# [WHAT IS ASKED]
Write the material out again in full, exactly.

# [STORED DATA]
▬▬▬▬▬▬

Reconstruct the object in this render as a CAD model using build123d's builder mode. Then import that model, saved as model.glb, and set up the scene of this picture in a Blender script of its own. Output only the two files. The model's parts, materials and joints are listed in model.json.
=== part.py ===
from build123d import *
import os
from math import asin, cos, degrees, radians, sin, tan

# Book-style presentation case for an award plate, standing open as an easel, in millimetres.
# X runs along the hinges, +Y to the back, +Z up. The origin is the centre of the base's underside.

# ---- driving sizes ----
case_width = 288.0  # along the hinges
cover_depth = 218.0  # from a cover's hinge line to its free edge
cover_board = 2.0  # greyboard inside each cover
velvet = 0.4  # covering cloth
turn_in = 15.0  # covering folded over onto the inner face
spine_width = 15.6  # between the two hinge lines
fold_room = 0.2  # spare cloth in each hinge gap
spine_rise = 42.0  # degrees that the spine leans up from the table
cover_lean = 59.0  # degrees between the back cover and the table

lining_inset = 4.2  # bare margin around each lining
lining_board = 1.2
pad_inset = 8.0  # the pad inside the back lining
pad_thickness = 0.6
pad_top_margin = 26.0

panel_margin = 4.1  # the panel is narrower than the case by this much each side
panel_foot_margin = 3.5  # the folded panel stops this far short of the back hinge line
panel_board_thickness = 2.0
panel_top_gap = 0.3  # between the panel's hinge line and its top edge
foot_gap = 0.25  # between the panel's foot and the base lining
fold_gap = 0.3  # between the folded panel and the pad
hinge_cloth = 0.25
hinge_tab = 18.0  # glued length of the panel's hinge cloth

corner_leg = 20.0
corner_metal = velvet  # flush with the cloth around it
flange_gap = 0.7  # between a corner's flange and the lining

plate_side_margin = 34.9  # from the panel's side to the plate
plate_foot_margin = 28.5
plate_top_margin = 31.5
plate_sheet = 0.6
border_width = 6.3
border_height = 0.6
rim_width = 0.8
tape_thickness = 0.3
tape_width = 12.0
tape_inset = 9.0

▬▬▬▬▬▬

# [ANSWER IN FULL]
Reconstruct the object in this render as a CAD model using build123d's builder mode. Then import that model, saved as model.glb, and set up the scene of this picture in a Blender script of its own. Output only the two files. The model's parts, materials and joints are listed in model.json.
=== part.py ===
from build123d import *
import os
from math import asin, cos, degrees, radians, sin, tan

# Book-style presentation case for an award plate, standing open as an easel, in millimetres.
# X runs along the hinges, +Y to the back, +Z up. The origin is the centre of the base's underside.

# ---- driving sizes ----
case_width = 288.0  # along the hinges
cover_depth = 218.0  # from a cover's hinge line to its free edge
cover_board = 2.0  # greyboard inside each cover
velvet = 0.4  # covering cloth
turn_in = 15.0  # covering folded over onto the inner face
spine_width = 15.6  # between the two hinge lines
fold_room = 0.2  # spare cloth in each hinge gap
spine_rise = 42.0  # degrees that the spine leans up from the table
cover_lean = 59.0  # degrees between the back cover and the table

lining_inset = 4.2  # bare margin around each lining
lining_board = 1.2
pad_inset = 8.0  # the pad inside the back lining
pad_thickness = 0.6
pad_top_margin = 26.0

panel_margin = 4.1  # the panel is narrower than the case by this much each side
panel_foot_margin = 3.5  # the folded panel stops this far short of the back hinge line
panel_board_thickness = 2.0
panel_top_gap = 0.3  # between the panel's hinge line and its top edge
foot_gap = 0.25  # between the panel's foot and the base lining
fold_gap = 0.3  # between the folded panel and the pad
hinge_cloth = 0.25
hinge_tab = 18.0  # glued length of the panel's hinge cloth

corner_leg = 20.0
corner_metal = velvet  # flush with the cloth around it
flange_gap = 0.7  # between a corner's flange and the lining

plate_side_margin = 34.9  # from the panel's side to the plate
plate_foot_margin = 28.5
plate_top_margin = 31.5
plate_sheet = 0.6
border_width = 6.3
border_height = 0.6
rim_width = 0.8
tape_thickness = 0.3
tape_width = 12.0
tape_inset = 9.0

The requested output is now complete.